Cotton Mather had quite the wig.
Wigs were, everyone knows, “just the fashion.” But Mather’s wig can also be seen as a statement of his Puritanism. Against Puritan condemnation of the vanity of wearing someone else’s hair, Mather asserted a Reformed theology of the disjuncture between outward appearances and the internal truth of a redeemed soul.
There was some real controversy around wigs in Puritan New England. As Dr. Richard Godbeer documented in a 1997 article for the Proceedings of the Massachusetts Historical Society, there were 17th and 18th century debates about whether wigs were dishonest. There were arguments that wigs were a subversive vanity, undermining the natural order. They were, to some, nothing less than a rebellion against God.
Samuel Sewell, for example, said that God gave him his hair, and it seemed wrong to want someone else’s. Sewell was an adamant opponent of wigs. He went out of his way to condemn wig-wearers and even tried to rally the Puritan clergy to take a stand against the fashion. Mather, however, wasn’t interested.

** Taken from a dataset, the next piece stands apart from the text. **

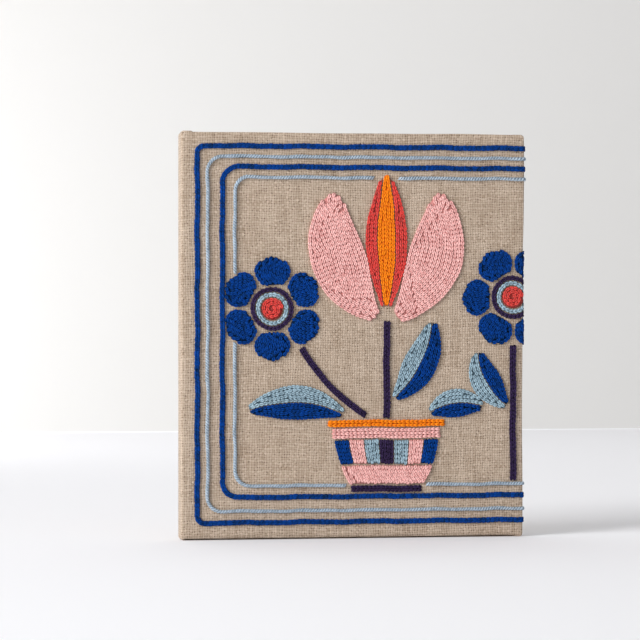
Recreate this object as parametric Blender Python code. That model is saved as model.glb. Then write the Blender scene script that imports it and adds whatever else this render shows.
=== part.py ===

Sewell records in his diary that in 1690, Mather preached it was “a sign of a hypocrit” to “be zealous against an innocent fashion,” instead of more serious matters. Mather reminded his congregation of Christ’s admonition about gnats and camels.
Sewell was shocked.
Mather gave the issue no more attention. He did, however, wear a wig for his 1728 portrait, memorializing himself in someone else’s luxurious curls.
“The most fundamental issue raised by the debate,” according to Godbeer, was about the correspondence between “inner and outward comportment, between the appearance of the outer man and the true nature of what lay within.”
Sewell fits the Puritan stereotype of the harsh busybody, whose self-rightousness is matched only by his pettiness. Mather, however, was as much a Puritan as anyone. So while his wig was “just the fashion,” it was a statement, too, about how Puritanism need not obsess over every hair on your head.